Voyons deux exemples de fêtes particulièrement manquées (je ne parlerai pas de celles où j'ai, en plus, été malade):
- Un bal costumé dans la banlieue de Lisbonne. J'avais enfilé un imper, avais dessiné à la craie un M sur mon dos, et nanti d'un chapeau je m'étais présenté comme assassin d'enfants. Evidemment, n'importe quel cinéphile eût aisément compris l'allusion à Fritz Lang. C'était le cas, hélas, d'une infime minorité. Je fus donc ostracisé dès le début de la fête par des gens que je ne connaissais pas, et qui passé d'ailleurs le moment dit de la "reconnaissance des travestis", n'avaient rien d'autre à faire que boire et manger. Moi, dans mon coin, je les regardais s'ennuyer en costume, mais je dus attendre que mes amis finissent de s'empiffrer.
- Une fête d'anniversaire organisée par deux amis cinquantenaires. J'étais de mauvaise humeur dès le départ, en partie à cause des multiples consignes dont nous avaient bombardé leurs compagnes respectives. La fête devait respecter un déroulement précis, dont le clou serait une leçon de salsa dispensée par un éphèbe portant le bouc et monté sur des ressorts (Noter que les professeurs de tango portent, eux, un katogan, ce qui n'est pas mieux). Enfin bref, voilà nous autres invités forcés de nous mettre en rang et d'obéir aux injonctions du jeune coq: il ne m'en fallait pas plus pour exploser et sortir de l'alignement pour contempler la scène en ricanant. Mais le ricanement était outré, car en mon for intérieur j'étais agité par cette question terrifiante: qu'aurait donné le grand rassemblement de Nuremberg si Hitler, au lieu d'être un peintre raté, avait été un danseur de salsa manqué?
Ce qui nous amène au point de conclusion. Qu'est-ce donc qui ne va pas chez les humains pour que la fête soit ainsi considérée comme moment de joie et de socialité, quand aucune fête ne peut se tenir sans profusion, gaspillage et feintise?

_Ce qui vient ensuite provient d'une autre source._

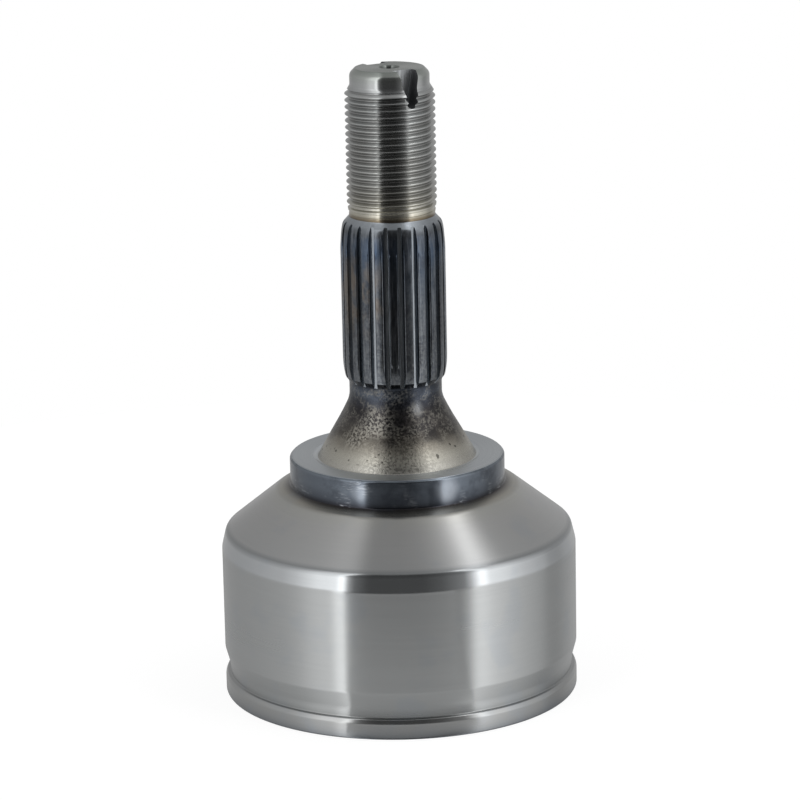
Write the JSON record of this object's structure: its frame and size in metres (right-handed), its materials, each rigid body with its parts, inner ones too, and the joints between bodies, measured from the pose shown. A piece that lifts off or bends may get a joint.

Pensons aux fêtes de fin d'année: l'esprit de Noël souffle comme le vent biblique et sur son passage c'est un holocauste de millions de dindes, de canards, d'esturgeons, dont les peines ne seront pas commuées. Ailleurs ce sont des moutons qui payent le prix de nos célébrations. Comme si, voulant détruire Sodome et Gomorrhe, Dieu avait par mégarde exterminé les gens de passage, commis voyageurs, aimables touristes, bédouins égarés.
Songeons un instant à ce que signifie une rave en pleine nature, comme il y en eut sur le plateau du Larzac: des milliers d'abrutis allumés par les cachets, suintant l'alcool, sautillant ou titubant, tassant l'herbe sous leurs pieds, balançant des cannettes en pleine campagne, vomissant sur les orchidées et laissant derrière eux des champs dévastés, après avoir cassé les oreilles de la faune sauvage qui n'y comprenait goutte. Quand je vois des scènes de rave-parties filmées depuis un hélicoptère, je suis frappé de voir combien tout cela ressemble à un champ de bataille, avec ses tanks sonorisés et sa pagaille, cependant qu'une fête rangée, canalisée, s'apparente davantage au défilé de l'armée allemande sur les Champs-Elysées.
Voilà pourquoi les "fêtes" que j'organise sont généralement peu prisées: car elles sont austères et j'invite mes invités à ne pas se laisser aller. Le mot "fête" figurant sur l'invitation est une ruse destinée à les attirer. Je crée dès les premiers instants une atmosphère propice à l'observation mutuelle, aux regards suspicieux ("Permets-moi de te présenter un véritable ami") et donc au contrôle des pulsions, de crainte d'être moqué, raillé, reconduit. Je mets la musique très bas et bien souvent mes invités doivent travailler s'ils souhaitent accéder aux boissons ou aux maigres denrées que je dispose en des lieux difficiles d'accès. Je sélectionne soigneusement des invités disparates dont je sais qu'ils n'auront rien à se dire. Moi-même je ne fais que passer, donnant des tapes dans le dos, sans prêter attention aux mots polis que m'adressent des individus hagards, désemparés. Ceux-ci, après une heure de temps, estiment avoir assez donné.
A onze heures, tout est terminé. Mais j'ai, durant ce laps de temps, reconstitué ma cave, et je puis durant quelques jours me nourrir de succulents cakes et de tartes salées.
Heu ami, j'espère que tu ne qualifies pas de fête notre dernière rencontre ... Bonne journée d'anniversaire avec ou sans pull, mais ne prends pas froid !
Rédigé par : evelyna | samedi 18 déc 2010 à 12:18
Je qualifie ma rencontre avec toi et Narayan de fête particulièrement réussie et comme je les aime :) Le reste: beurk comme toi!